- _GIVEN INSTRUCTION_: Using the listing below, copy exactly the lines from the one containing "from mathutils import Matrix, Vector" to the one containing "if empty is", both lines included, and no others.

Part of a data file
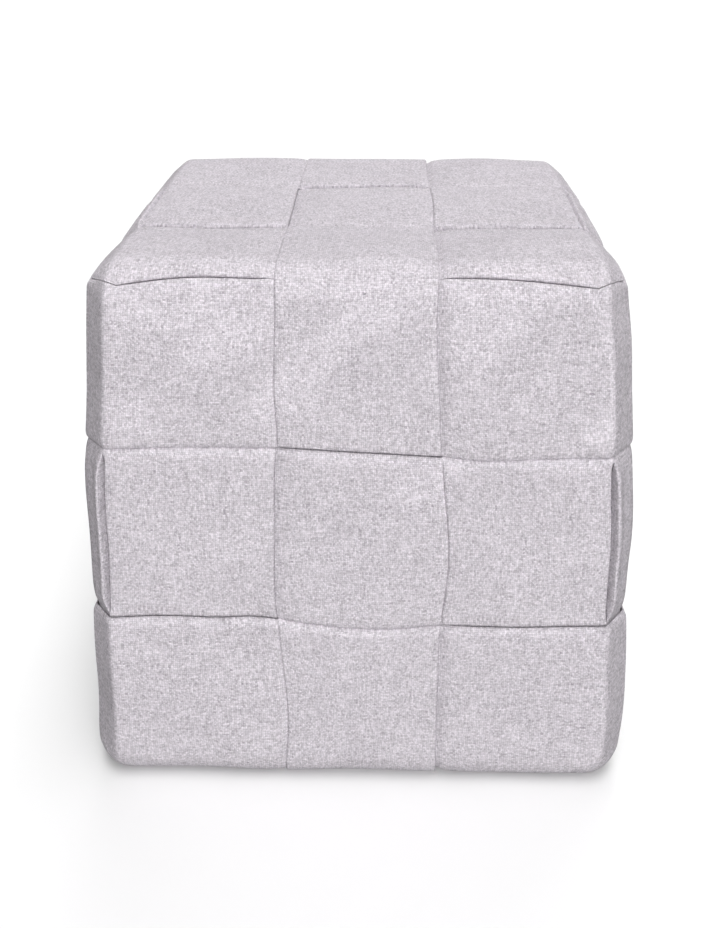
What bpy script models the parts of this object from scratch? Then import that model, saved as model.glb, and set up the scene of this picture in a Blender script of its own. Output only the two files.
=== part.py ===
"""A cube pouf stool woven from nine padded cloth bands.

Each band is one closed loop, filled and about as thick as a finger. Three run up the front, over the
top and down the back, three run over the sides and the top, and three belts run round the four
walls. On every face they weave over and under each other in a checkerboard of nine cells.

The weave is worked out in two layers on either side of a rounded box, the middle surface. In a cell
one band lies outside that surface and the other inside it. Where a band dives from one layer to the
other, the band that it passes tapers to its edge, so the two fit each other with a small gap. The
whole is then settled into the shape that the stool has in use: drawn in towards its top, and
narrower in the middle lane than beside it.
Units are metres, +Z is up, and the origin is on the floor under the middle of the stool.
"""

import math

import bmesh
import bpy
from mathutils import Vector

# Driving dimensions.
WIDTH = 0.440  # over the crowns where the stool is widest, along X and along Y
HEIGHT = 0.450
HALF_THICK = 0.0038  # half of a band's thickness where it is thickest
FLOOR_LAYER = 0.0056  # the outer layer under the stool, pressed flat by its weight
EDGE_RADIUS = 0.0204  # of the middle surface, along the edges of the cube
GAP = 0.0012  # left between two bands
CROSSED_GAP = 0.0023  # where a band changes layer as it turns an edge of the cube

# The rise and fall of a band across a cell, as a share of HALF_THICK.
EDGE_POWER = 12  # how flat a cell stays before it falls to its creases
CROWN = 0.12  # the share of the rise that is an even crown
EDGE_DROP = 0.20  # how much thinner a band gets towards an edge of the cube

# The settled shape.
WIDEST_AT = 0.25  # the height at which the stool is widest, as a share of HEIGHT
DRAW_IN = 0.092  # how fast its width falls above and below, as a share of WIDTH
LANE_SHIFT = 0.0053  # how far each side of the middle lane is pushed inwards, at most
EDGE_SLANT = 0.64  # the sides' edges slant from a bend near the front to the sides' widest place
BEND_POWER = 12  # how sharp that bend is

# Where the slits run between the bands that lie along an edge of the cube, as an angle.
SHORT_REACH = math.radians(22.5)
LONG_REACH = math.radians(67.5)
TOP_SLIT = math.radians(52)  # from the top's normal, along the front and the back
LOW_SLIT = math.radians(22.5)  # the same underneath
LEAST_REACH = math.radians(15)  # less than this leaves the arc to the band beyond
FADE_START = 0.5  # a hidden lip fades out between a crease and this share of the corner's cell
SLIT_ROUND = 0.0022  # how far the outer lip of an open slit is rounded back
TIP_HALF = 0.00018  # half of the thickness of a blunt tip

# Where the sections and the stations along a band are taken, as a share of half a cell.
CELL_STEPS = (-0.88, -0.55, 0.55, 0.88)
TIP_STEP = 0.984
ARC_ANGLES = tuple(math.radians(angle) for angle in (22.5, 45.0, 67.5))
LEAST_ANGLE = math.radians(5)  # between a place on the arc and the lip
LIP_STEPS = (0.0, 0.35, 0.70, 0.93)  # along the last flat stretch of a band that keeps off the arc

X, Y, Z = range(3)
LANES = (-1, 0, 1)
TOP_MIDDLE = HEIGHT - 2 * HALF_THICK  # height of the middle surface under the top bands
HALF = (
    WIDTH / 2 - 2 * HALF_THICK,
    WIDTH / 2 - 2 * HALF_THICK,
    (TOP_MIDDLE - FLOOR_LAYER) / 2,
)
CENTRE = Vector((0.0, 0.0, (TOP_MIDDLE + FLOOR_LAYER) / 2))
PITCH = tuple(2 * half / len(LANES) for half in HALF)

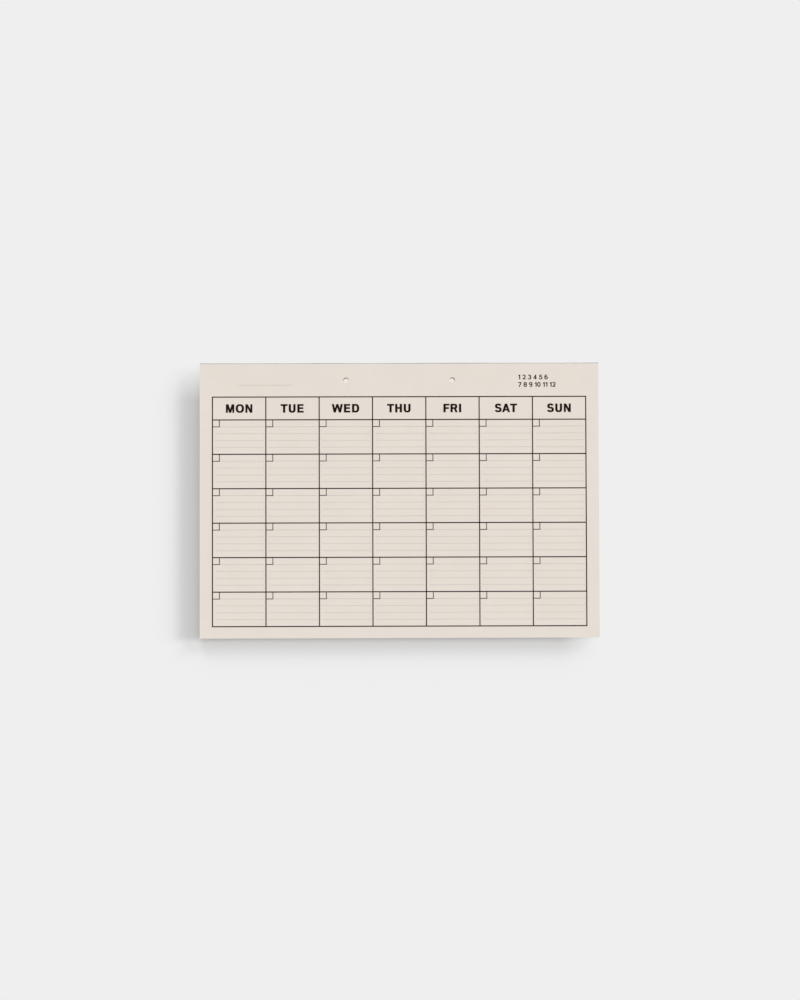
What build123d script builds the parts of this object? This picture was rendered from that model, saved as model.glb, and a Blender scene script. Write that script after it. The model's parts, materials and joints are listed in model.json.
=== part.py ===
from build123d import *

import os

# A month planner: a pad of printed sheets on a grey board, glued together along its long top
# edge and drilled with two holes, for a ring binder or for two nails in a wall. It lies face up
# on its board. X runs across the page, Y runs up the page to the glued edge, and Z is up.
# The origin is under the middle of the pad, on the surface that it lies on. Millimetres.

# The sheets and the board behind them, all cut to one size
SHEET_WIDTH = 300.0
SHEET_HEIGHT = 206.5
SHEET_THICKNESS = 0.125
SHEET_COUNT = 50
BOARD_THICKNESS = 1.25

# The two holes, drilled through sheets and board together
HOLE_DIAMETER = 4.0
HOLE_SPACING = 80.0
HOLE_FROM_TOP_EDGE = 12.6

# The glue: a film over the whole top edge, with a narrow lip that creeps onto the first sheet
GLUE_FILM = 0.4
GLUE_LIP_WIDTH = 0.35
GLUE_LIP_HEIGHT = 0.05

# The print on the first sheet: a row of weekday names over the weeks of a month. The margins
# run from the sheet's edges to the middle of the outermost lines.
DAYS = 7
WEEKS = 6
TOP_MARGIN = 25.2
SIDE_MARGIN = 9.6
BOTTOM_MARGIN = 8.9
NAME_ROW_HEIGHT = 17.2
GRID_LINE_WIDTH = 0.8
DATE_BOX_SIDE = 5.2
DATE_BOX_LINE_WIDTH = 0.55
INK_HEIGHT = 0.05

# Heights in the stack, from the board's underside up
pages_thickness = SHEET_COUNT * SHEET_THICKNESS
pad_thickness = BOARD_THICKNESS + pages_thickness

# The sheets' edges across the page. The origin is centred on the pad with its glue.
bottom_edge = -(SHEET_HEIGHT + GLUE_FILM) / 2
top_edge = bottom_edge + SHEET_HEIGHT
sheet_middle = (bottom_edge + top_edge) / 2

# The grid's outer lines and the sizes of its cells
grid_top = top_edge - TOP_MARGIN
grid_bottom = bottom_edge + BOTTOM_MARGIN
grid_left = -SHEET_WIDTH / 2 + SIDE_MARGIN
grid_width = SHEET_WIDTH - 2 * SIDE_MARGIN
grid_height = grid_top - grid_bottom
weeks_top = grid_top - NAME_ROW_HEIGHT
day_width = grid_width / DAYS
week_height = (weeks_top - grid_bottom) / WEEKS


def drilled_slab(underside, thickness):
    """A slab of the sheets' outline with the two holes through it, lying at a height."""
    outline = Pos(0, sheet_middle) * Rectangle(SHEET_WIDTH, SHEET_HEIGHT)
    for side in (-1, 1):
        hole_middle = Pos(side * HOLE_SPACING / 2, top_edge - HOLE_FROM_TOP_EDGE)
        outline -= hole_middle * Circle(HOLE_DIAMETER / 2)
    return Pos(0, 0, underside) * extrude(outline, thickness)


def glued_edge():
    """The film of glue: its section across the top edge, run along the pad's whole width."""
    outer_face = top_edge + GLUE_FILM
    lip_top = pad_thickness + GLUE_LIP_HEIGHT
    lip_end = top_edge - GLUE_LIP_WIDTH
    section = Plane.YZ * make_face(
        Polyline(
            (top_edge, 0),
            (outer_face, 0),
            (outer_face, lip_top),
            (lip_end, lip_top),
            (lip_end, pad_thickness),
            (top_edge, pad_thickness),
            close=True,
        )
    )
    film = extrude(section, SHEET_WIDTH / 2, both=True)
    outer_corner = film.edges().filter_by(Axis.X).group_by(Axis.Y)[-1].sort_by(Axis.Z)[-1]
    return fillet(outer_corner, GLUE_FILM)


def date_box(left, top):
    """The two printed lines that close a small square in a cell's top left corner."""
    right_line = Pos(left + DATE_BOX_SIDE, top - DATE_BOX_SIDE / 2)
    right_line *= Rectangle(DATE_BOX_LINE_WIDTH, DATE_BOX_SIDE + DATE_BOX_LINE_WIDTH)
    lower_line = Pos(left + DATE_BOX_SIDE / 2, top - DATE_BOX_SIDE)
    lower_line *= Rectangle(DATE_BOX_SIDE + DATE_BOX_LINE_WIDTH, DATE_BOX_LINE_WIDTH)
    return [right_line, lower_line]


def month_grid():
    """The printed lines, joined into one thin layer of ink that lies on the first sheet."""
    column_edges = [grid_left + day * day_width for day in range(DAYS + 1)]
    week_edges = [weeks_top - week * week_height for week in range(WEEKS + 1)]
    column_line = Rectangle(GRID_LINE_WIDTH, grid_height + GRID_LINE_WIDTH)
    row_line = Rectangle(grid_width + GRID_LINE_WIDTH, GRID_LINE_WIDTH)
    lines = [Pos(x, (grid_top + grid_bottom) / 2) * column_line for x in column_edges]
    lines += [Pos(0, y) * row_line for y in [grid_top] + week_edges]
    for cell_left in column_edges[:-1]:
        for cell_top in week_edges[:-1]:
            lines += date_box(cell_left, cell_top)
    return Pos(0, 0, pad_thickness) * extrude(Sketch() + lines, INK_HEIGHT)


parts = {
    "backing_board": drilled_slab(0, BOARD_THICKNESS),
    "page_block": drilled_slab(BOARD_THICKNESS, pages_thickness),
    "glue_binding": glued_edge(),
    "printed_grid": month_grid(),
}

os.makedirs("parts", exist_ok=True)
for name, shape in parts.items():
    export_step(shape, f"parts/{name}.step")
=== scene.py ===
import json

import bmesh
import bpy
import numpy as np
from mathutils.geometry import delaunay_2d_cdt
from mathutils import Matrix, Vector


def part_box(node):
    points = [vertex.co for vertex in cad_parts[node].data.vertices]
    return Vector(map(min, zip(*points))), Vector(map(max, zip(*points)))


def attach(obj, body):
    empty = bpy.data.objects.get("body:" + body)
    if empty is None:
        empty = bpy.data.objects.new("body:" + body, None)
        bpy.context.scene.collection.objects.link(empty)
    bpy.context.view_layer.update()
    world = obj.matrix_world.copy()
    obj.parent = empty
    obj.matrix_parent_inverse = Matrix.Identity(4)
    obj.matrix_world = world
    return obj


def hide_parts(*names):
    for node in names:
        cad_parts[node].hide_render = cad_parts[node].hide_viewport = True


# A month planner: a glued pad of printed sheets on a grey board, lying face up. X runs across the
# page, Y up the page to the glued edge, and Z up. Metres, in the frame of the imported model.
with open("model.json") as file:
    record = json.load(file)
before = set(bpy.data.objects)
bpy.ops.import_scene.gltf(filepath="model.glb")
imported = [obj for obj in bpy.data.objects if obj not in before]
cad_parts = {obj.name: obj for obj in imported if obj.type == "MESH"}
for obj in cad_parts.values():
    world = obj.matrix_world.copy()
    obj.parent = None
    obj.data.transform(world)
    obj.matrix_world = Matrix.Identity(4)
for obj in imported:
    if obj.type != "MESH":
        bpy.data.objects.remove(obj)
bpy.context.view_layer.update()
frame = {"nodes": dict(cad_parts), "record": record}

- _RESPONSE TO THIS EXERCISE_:
from mathutils import Matrix, Vector


def part_box(node):
    points = [vertex.co for vertex in cad_parts[node].data.vertices]
    return Vector(map(min, zip(*points))), Vector(map(max, zip(*points)))


def attach(obj, body):
    empty = bpy.data.objects.get("body:" + body)
    if empty is None:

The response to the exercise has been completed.